■ **SUPPLIED INFORMATION**
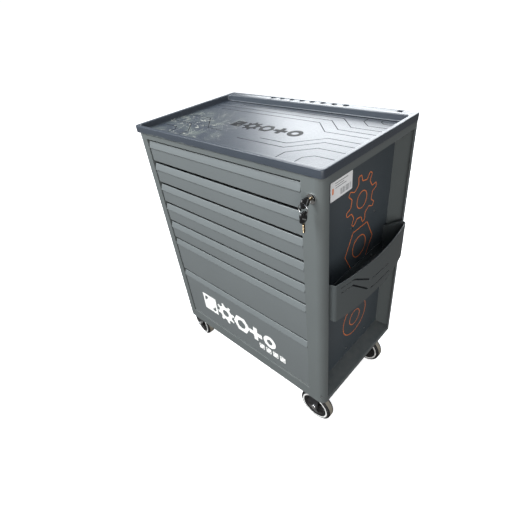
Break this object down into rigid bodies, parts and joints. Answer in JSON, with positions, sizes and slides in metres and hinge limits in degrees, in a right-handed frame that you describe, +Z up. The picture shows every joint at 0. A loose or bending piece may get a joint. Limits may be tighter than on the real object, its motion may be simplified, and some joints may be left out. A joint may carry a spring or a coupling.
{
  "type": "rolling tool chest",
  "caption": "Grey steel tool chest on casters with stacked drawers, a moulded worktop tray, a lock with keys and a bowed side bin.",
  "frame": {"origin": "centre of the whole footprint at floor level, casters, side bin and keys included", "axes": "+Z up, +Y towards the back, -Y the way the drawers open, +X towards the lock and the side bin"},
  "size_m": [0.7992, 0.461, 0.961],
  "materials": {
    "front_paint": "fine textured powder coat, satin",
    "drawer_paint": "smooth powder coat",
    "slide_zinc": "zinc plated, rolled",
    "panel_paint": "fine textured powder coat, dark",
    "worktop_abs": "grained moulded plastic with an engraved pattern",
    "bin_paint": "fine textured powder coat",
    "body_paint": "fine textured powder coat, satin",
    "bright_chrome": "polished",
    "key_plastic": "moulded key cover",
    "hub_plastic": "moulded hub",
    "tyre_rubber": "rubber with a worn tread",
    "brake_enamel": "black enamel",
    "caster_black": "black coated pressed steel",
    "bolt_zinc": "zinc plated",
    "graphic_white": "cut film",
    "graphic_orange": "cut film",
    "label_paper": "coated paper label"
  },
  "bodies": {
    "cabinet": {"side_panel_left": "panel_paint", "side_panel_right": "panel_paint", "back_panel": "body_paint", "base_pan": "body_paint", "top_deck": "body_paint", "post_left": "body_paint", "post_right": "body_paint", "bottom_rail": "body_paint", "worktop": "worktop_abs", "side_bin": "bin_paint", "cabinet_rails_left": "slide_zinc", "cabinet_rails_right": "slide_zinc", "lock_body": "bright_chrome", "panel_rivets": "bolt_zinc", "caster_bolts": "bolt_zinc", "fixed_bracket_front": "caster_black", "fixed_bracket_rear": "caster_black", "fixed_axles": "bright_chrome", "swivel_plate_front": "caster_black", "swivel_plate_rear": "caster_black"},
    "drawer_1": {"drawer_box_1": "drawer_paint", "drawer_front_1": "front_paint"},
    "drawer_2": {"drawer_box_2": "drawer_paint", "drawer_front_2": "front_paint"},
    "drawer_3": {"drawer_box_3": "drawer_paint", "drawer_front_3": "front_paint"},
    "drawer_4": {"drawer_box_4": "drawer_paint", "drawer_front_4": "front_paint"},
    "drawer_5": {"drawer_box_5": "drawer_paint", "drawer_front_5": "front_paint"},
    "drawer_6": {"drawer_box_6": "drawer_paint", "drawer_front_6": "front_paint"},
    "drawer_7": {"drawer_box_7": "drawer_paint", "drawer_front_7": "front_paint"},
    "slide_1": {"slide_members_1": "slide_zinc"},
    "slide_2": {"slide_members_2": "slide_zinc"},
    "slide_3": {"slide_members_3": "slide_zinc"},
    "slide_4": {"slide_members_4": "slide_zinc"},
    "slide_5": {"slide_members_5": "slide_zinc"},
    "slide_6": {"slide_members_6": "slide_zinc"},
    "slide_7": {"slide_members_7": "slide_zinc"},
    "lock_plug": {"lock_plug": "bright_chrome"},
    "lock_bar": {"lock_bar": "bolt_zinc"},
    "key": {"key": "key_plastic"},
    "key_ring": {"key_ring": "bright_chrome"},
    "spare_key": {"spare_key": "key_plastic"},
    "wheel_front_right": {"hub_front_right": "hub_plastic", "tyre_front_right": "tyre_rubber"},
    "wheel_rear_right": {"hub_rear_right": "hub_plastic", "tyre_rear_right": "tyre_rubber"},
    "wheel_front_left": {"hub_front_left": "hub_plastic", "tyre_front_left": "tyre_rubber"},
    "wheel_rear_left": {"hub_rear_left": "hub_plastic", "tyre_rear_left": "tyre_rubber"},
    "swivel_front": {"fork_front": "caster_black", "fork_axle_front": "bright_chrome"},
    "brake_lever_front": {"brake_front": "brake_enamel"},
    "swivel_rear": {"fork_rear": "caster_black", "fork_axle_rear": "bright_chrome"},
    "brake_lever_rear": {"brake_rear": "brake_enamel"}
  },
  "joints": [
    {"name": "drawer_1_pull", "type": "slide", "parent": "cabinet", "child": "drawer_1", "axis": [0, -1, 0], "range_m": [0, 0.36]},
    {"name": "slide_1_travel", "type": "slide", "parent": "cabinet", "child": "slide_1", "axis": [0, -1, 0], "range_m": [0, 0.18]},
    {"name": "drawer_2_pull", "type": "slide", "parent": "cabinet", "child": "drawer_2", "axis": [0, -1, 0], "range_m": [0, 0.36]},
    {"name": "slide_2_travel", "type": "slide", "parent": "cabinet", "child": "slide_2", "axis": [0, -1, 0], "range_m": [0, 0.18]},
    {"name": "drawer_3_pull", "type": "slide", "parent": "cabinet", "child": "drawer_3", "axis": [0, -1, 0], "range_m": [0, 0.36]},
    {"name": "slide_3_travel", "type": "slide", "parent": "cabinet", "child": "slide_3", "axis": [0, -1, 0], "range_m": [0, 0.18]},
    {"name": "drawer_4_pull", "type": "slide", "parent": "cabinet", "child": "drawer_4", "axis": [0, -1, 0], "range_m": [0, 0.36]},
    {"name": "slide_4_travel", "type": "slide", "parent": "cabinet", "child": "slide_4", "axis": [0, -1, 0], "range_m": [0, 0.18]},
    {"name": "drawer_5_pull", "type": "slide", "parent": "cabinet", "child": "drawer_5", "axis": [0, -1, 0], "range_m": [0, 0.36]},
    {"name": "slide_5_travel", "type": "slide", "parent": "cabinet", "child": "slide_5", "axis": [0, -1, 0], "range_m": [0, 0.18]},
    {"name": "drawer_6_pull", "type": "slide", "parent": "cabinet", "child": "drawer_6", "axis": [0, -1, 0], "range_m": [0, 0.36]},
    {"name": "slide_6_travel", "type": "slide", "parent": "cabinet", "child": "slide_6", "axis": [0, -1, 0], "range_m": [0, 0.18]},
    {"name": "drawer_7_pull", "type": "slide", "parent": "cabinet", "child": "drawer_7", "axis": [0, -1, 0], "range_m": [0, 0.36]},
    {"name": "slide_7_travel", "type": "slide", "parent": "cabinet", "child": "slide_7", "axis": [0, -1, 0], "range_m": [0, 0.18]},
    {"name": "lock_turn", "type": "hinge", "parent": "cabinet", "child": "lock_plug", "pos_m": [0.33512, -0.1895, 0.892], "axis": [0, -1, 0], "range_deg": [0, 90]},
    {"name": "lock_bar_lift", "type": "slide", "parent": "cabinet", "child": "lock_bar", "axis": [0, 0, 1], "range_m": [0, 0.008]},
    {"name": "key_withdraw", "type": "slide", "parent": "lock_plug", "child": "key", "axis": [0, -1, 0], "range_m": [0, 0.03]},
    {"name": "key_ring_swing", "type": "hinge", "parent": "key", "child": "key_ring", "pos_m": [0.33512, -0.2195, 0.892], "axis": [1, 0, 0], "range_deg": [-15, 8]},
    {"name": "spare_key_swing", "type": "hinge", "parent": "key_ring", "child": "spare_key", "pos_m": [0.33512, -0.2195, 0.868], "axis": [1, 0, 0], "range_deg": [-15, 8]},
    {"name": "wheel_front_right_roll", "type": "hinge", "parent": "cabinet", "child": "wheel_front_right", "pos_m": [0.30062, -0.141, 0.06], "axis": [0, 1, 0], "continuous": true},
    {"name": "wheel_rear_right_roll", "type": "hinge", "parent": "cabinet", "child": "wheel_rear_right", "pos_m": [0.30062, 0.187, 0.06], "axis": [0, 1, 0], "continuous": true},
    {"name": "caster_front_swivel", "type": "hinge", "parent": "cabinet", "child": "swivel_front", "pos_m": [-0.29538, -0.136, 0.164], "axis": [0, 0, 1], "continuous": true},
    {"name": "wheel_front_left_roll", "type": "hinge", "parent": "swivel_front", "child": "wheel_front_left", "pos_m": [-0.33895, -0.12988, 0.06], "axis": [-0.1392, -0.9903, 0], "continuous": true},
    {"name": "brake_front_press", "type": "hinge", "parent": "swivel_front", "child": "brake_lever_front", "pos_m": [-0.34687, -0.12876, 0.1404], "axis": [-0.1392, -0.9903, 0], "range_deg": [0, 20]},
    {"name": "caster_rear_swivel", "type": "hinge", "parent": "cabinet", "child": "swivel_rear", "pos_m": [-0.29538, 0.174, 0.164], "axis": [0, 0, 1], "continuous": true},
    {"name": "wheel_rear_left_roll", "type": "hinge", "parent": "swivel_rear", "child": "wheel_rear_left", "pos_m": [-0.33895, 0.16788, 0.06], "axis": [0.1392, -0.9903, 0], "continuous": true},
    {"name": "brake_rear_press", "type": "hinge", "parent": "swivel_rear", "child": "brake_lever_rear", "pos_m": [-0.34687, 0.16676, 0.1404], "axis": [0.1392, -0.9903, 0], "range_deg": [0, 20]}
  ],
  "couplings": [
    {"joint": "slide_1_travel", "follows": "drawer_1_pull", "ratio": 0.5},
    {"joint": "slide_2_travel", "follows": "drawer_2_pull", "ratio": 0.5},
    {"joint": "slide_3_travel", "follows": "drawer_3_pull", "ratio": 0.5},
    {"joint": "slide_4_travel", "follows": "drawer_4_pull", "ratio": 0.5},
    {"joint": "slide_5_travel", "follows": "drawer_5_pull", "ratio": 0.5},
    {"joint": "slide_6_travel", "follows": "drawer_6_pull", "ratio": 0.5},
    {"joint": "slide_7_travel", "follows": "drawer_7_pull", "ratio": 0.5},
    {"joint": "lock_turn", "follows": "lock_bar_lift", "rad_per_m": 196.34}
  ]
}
...
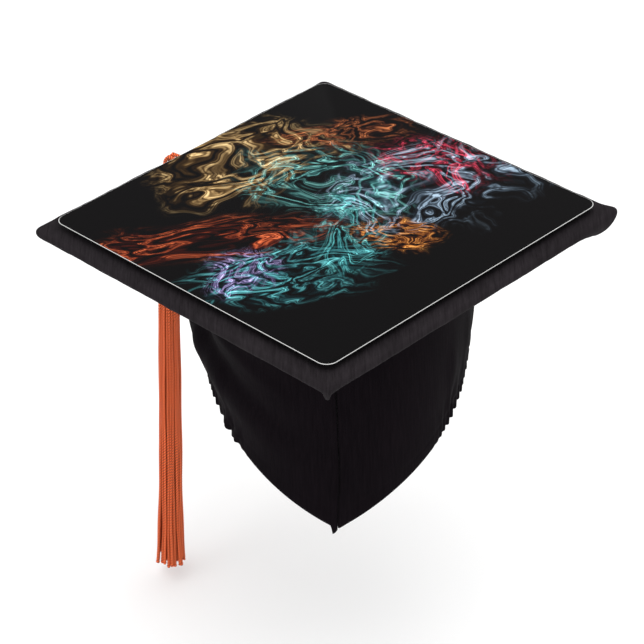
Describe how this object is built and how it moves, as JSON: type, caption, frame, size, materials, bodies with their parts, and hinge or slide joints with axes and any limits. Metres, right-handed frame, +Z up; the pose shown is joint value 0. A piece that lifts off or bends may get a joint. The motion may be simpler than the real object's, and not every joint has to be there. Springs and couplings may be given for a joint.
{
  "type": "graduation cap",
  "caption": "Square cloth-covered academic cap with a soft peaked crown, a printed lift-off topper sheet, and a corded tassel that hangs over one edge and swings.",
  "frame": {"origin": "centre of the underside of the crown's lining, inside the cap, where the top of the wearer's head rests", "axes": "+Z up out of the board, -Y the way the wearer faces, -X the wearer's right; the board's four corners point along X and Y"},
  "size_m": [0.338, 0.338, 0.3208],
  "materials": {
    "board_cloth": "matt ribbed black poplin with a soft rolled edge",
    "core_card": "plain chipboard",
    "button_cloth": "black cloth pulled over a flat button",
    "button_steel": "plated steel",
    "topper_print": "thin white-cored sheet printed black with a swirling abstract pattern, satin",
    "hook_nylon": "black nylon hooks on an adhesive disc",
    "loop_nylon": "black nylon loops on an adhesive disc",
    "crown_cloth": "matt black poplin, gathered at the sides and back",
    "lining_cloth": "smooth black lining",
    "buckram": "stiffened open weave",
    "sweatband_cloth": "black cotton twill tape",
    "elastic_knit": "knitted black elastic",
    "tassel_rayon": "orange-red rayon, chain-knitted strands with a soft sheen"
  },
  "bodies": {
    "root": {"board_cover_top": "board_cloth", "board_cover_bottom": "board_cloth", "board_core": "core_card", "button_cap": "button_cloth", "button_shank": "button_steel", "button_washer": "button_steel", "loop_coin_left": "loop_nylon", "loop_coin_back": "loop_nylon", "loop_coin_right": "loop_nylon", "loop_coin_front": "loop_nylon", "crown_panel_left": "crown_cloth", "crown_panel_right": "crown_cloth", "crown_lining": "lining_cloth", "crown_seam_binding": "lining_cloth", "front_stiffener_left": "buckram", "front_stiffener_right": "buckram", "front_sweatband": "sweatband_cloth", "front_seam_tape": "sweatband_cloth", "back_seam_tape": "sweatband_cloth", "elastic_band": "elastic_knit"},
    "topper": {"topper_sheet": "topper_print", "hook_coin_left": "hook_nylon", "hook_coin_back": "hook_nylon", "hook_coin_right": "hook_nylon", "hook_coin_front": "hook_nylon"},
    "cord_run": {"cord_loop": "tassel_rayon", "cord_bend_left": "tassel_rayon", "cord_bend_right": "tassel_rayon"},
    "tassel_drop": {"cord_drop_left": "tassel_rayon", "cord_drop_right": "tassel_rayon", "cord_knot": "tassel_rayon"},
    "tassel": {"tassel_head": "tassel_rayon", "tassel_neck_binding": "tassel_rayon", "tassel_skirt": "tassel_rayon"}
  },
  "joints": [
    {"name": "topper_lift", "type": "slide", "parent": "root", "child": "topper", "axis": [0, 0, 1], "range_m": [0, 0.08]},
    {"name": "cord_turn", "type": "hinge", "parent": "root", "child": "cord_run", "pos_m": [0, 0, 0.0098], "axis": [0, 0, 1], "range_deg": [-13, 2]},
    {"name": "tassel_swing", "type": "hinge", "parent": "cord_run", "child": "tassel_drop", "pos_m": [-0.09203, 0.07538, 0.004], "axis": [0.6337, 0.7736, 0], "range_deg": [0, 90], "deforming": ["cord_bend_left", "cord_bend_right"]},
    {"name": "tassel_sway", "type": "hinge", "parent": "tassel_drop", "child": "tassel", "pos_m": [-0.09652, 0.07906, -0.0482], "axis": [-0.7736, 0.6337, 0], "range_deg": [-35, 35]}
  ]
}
* * *
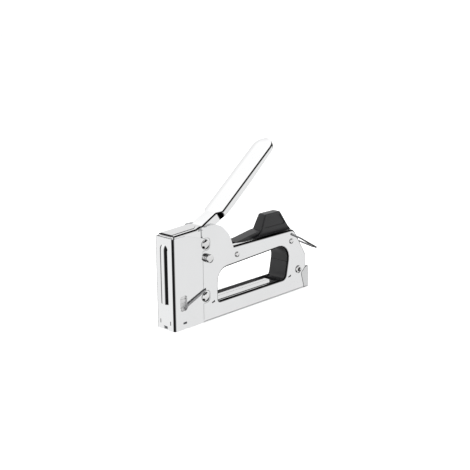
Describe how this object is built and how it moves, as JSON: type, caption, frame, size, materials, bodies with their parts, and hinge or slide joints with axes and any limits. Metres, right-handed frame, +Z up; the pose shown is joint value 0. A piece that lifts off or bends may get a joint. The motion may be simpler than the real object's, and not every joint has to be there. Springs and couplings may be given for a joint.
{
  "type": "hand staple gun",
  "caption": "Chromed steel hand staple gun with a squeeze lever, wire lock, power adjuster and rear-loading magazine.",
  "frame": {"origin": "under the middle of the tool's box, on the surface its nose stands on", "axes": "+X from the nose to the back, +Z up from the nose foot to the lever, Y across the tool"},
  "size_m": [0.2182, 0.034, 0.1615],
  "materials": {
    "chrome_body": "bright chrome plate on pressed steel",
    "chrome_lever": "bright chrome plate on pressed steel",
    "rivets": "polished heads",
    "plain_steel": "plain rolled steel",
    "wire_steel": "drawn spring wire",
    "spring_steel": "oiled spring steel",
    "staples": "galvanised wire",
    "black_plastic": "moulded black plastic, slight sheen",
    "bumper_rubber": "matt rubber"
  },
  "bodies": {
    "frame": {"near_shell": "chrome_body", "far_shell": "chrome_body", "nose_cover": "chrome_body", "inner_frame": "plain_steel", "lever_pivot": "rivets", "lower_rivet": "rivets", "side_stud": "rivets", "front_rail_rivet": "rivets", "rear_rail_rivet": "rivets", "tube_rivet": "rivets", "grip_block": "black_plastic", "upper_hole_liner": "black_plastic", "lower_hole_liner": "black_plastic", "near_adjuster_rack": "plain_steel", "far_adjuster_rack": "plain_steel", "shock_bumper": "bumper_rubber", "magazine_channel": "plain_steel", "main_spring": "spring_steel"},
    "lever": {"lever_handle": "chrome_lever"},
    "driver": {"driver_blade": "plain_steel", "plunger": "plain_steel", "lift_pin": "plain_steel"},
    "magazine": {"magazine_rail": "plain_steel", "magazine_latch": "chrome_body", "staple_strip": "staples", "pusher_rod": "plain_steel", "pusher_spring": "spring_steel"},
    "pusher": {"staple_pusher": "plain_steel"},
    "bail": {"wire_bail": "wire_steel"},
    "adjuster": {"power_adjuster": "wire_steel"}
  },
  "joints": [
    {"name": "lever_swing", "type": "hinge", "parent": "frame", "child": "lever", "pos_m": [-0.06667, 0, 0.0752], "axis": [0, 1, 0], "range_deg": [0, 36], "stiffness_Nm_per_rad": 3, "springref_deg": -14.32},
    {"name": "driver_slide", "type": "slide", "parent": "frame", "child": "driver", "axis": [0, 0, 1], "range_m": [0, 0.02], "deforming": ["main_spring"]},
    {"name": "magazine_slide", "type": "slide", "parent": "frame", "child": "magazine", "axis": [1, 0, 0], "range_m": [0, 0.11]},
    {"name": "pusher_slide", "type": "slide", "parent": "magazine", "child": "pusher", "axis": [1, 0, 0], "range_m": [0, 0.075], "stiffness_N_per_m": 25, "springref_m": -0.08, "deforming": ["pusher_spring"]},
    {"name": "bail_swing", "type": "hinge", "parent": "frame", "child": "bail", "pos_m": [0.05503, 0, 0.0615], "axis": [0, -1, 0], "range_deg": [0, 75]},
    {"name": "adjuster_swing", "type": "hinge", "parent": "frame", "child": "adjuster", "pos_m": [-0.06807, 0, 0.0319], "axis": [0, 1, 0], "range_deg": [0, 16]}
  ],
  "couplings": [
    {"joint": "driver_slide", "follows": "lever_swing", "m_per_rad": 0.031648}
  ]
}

■ **REQUIRED TASK**
Work through the records above line by line and count those that hold the string "axes". Give only the result.

■ **ANSWER TO THIS TASK**
5